Mohanbir Sawhney: Why marketers are still struggling to adopt Agile

Ingrained processes and marketing strategies are inhibiting the marketer's ability to lead an agile team, says Kellogg School of Management expert

Much has been written about the emergence of Agile processes in marketing. But while interest in Agile is strong for many marketers, according to noted marketing authority, Professor Mohanbir Sawhney, efforts are being hampered by decades of ingrained processes.

Sawhney is the McCormick Tribune Professor of Technology at the Kellogg School of Management, and travels the world advising brands on marketing trends.

Speaking after his presentation at the World Marketing & Sales Forum in Melbourne in November, Sawhney described how some of the world’s leading technology, marketing and ecommerce companies have adopted agile processes that were refined in the startup sector and applied them successfully to marketing.

“Telecommunication providers and financial service providers have adopted these ideas and become more agile, particularly in the way that they do customer-facing marketing,” Sawhney said. “Then technology companies and online companies - if your product is always-on, your marketing needs to be always-on.”

Agile processes are generally used by software startups as an alternative to traditional linear waterfall project management methodologies, and promote the use of short development cycles using cross-functional teams. Ultimately, the adoption of Agile can create an environment of continuous delivery.

But this approach is at odds with the highly-structured and linear processes traditionally adopted by markets, which focus on ‘big-bang’ campaigns and quarterly or annual budgeting and review cycles.

“There is a rhythm and cadence to the business of marketing that large companies are used to, and organisations are set up that way,” Sawhney said. “Even if people find the ideas of Agile conceptually appealing, it is very hard to change organisations, it is very hard to change mindsets, and it is very hard to change budgeting.

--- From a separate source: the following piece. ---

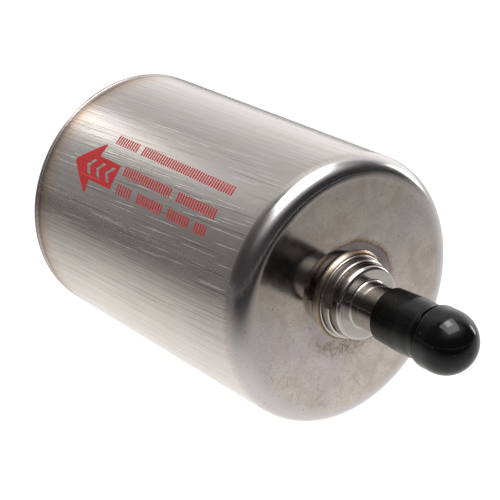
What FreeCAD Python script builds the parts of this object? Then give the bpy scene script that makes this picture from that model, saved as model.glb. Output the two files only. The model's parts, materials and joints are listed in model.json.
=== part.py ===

“But those are the things that need to change.”

Sawhney suggested organisations that want to embrace Agile are best advised to start with small projects and small teams, just as a startup would. Running Agile projects alongside traditional waterfall-style projects leads to a hybrid management process, but Sawhney said this as perfectly acceptable if managed properly.

“If I am doing a brand campaign that is going to rely on traditional media, there is a lead time, because you have got to buy upfront,” he said. “To the extent that your campaign still relies on long lead time media execution, it is OK to have that big campaign idea. But around the same brand campaign, there may be digital tactics that are more amenable to the Agile methodology.

“So I would say it is not an all-or-nothing approach. Figure out ways in which you can tactically start to embed Agile programs within the larger setting.”

One of the hallmarks of an Agile marketing function is that it sits alongside a mature agile IT function. Sawhney said this partnership is essential.

“You can’t run a data-driven, content-led marketing experience without the back-end,” he continued. “People embracing marketing automation and analytics are able to do this, because agility at the end of the day is informed by data, and data is informed by investments you make in infrastructure.”

But while Agile processes are driven by data, Sawhney said this does not result in the death of the creative process.

“You need gut, you need creativity, and you need instinct to come up with ideas and the creative spark,” he said. “But then you need data to be able to test.”

If marketers find themselves struggling to adopt agile processes, they might take heart from the knowledge they are no worse off than their agency partners.

“Agencies have the same structure problem that clients do,” Sawhney said. “They are also caught like deer in the headlights now, because they have acquired boutique companies that do social media listening and Web traffic and mobile and video and so on, and have all these silos of capability. It is really hard for agencies to deliver a 360-degree end-to-end, seamlessly integrated team that combines all these parts.”

The role of the agency will be further complicated by a trend Sawhney noted for marketing teams to bring more capabilities in-house, particularly around content creation.

“The role of the agency becomes a facilitator and a curator, as opposed to an originator of content,” he said. “More and more marketers are taking control of their destiny as it relates to content, because they are the ones who are closer to the content.”